As I mentioned earlier, I eventually transitioned from a locum to a “permanent” physician after a couple years on the road. As was the case with most places I had worked, there was a position available to a willing and competent physician. After a few months as a locum at this hospital, having had the opportunity to “try before you buy”, I signed a contract to return full time. I started the job and started a family and all was well. The position offered a fair amount of time off and of course I used some of this vacation time to work locums elsewhere a week at a time. I used the extra money I earned to pay down a mortgage and start my first taxable investing fund.
Locums in Mid Career
After a few years, all was not so well. I used quotation marks around the word “permanent” earlier because the hospital went bankrupt and the permanence of the position vanished into the ether. Did I panic? No. I went back to what I knew well, locum tenens work.
I was able to spend a couple weeks at a hospital down the road as a working interview. Prior to those two weeks, we were seriously considering that job. Two weeks was enough time for me to realize that it wasn’t the best fit for me. I spent a couple more months at another hospital further down the road to keep a steady paycheck coming in. But locums was no longer personally rewarding. I had a wife and two very little boys back home and I was gone 24 days a month.
After another semi-permanent job (during which I did more locums), I settled into my current and presumably final permanent full-time position. How did I find this job? I worked as a locum here seven years earlier, and they happened to remember me in a favorable way.

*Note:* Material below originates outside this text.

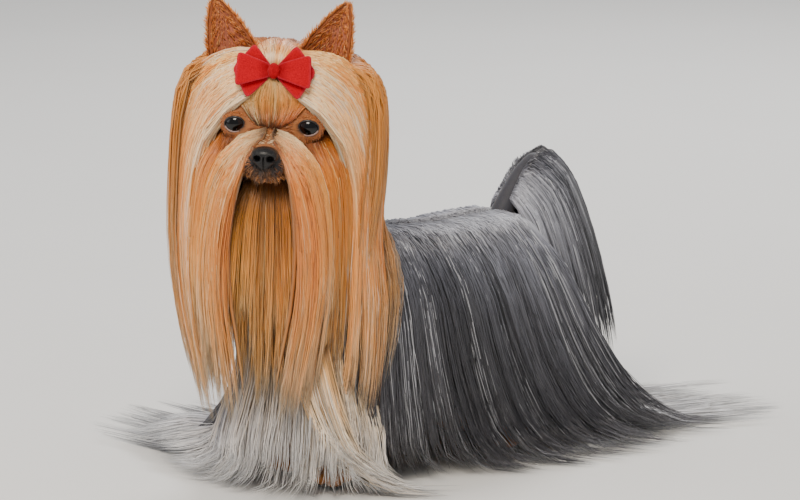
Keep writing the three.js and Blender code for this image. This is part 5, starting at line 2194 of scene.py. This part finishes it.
@dataclass
class Claws:
    """Sixteen dark claws, one on each toe, set by a Geometry Nodes tree."""

    place: DogFrame
    length: float = 4.2
    thick: float = 1.1

    def tree(self, material: Material) -> NodeTree:
        """Build the tree that puts a curved horn on every point.

        Args:
            material: The horn.

        Returns:
            The node group.
        """
        group = bpy.data.node_groups.new("claws on toes", "GeometryNodeTree")
        face = group.interface
        face.new_socket("Toes", in_out="INPUT", socket_type="NodeSocketGeometry")
        face.new_socket(
            "Length", in_out="INPUT", socket_type="NodeSocketFloat"
        ).default_value = self.length * MM
        face.new_socket(
            "Thickness", in_out="INPUT", socket_type="NodeSocketFloat"
        ).default_value = self.thick * MM
        face.new_socket("Claws", in_out="OUTPUT", socket_type="NodeSocketGeometry")
        inputs = node(group, "NodeGroupInput")
        horn = node(
            group, "GeometryNodeMeshCone",
            {
                "Vertices": 10, "Side Segments": 5, "Radius Top": 0.00012,
                "Radius Bottom": inputs.outputs["Thickness"], "Depth": inputs.outputs["Length"],
            },
        )
        seat = node(group, "GeometryNodeInputPosition")
        parts = node(group, "ShaderNodeSeparateXYZ", {0: seat.outputs[0]})
        ratio = node(
            group, "ShaderNodeMath", {0: parts.outputs["Z"], 1: inputs.outputs["Length"]}, operation="DIVIDE"
        )
        square = node(group, "ShaderNodeMath", {0: ratio.outputs[0], 1: 2.0}, operation="POWER")
        drop = node(group, "ShaderNodeMath", {0: square.outputs[0], 1: -0.0014}, operation="MULTIPLY")
        offset = node(group, "ShaderNodeCombineXYZ", {"X": drop.outputs[0]})
        bent = node(
            group, "GeometryNodeSetPosition", {"Geometry": horn.outputs["Mesh"], "Offset": offset.outputs[0]}
        )
        points = node(
            group, "GeometryNodeInstanceOnPoints",
            {
                "Points": inputs.outputs["Toes"], "Instance": bent.outputs[0],
                "Rotation": (math.radians(104), 0, 0),
            },
        )
        real = node(group, "GeometryNodeRealizeInstances", {"Geometry": points.outputs[0]})
        dressed = node(group, "GeometryNodeSetMaterial", {"Geometry": real.outputs[0], "Material": material})
        node(group, "NodeGroupOutput", {"Claws": dressed.outputs[0]})
        return group

    def build(self) -> None:
        """Set the claws on the toes."""
        toes = []
        for s in (-1, 1):
            for x, y in (FORE_PAW, HIND_PAW):
                toes += [(s * x + k * TOE_GAP, y - 16.5 + abs(k) * TOE_ARCH, 4.6) for k in TOES]
        mesh = bpy.data.meshes.new("claws")
        mesh.from_pydata([tuple(p) for p in self.place.metres(np.array(toes, float))], [], [])
        horn = claw_material()
        obj = add_object(mesh, None)
        modifier = obj.modifiers.new("claws", "NODES")
        modifier.node_group = self.tree(horn)
        for item in modifier.node_group.interface.items_tree:
            if item.in_out == "INPUT" and item.name in ("Length", "Thickness"):
                modifier[item.identifier] = (self.length if item.name == "Length" else self.thick) * MM
        made = settle(obj)
        made.name = "claws"
        made.polygons.foreach_set("use_smooth", np.ones(len(made.polygons), bool))
        obj.name = "claws"
        finish_piece(obj)


@dataclass
class Studio:
    """A pale floor, soft lights and the camera at the photograph's angle."""

    place: DogFrame
    azimuth: float = 50.0
    elevation: float = 12.0
    distance: float = 1900.0
    pixels_per_mm: float = 1.68
    sensor: float = 36
    picture_width: int = 800
    aim: Triple = (0, -3, 128)

    def camera(self) -> None:
        """Set the camera."""
        turn, lift = math.radians(self.azimuth), math.radians(self.elevation)
        back = np.array([math.sin(turn) * math.cos(lift), -math.cos(turn) * math.cos(lift), math.sin(lift)])
        data = bpy.data.cameras.new("camera")
        data.sensor_width = self.sensor
        data.lens = self.pixels_per_mm * self.distance * self.sensor / self.picture_width
        data.clip_start, data.clip_end = 0.05, 60
        obj = bpy.data.objects.new("camera", data)
        bpy.context.scene.collection.objects.link(obj)
        target = self.place.metres(np.array(self.aim, float))
        obj.location = Vector(target + back * self.distance * MM)
        obj.rotation_euler = Vector(-back).to_track_quat("-Z", "Y").to_euler()
        bpy.context.scene.camera = obj

    def light(self, name: str, spot: Triple, size: float, power: float, tint: str) -> None:
        """Add one soft square light that looks at the dog.

        Args:
            name: The light's name.
            spot: Its place in metres.
            size: Its side in metres.
            power: Watts.
            tint: Its colour.
        """
        data = bpy.data.lights.new(name, "AREA")
        data.size = size
        data.energy = power
        data.color = linear(tint)[:3]
        obj = bpy.data.objects.new(name, data)
        obj.location = spot
        obj.rotation_euler = (Vector((0, 0, 0.13)) - Vector(spot)).to_track_quat("-Z", "Y").to_euler()
        bpy.context.scene.collection.objects.link(obj)

    def build(self) -> None:
        """Lay the floor, set the lights and the camera."""
        self.camera()
        half, low = 30.0, -0.0004
        corners = np.array([[-half, -half, low], [half, -half, low], [half, half, low], [-half, half, low]])
        floor = add_object(mesh_from("studio_floor", corners, np.array([[0, 1, 2, 3]])), floor_material())
        self.light("key", (0.9, -1.2, 1.7), 0.8, 42, "#FFF4E4")
        self.light("fill", (-0.9, -1.5, 0.9), 1.2, 8, "#F4F6FF")
        self.light("rim", (-0.7, 1.4, 1.7), 0.8, 34, "#FFFFFF")
        world = bpy.data.worlds.new("soft sky")
        world.use_nodes = True
        world.node_tree.nodes["Background"].inputs["Color"].default_value = linear("#F1F2F4")
        world.node_tree.nodes["Background"].inputs["Strength"].default_value = 0.55
        bpy.context.scene.world = world


def main() -> None:
    """Build the dog piece by piece."""
    logging.basicConfig(level=logging.INFO, format="%(message)s")
    place = DogFrame()
    Studio(place).build()
    skin = Skin(place)
    skin.build()
    Eyes(place).build()
    NoseLeather(place).build()
    ears = Ears(place)
    ears.build()
    Bow(place).build()
    Coat(place, ears, skin).build()
    Claws(place).build()


if __name__ == "__main__":
    main()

My current contract doesn’t allow for locums work without an extensive approval process, and I’m OK with that. When I was younger, the experience and money were what I needed professionally and financially. Today, I’d rather spend my time off at home with my family, or typing words onto a screen for you all to read.
Locums At Career End
One last time that locum tenens can be a great option is at the tail end of one’s career. Taking your skills and experience on the road might be an ideal way to spend your last few years as a physician. You can work as little or as much as you like, and be picky when choosing your destinations. Consider working in places you might want to retire to find out what life is like there. Work in places you might otherwise never visit. Alaska is lovely in the summertime. I hear good things about Australia and New Zealand, and yes, there is locums work there. Have stethoscope, will travel.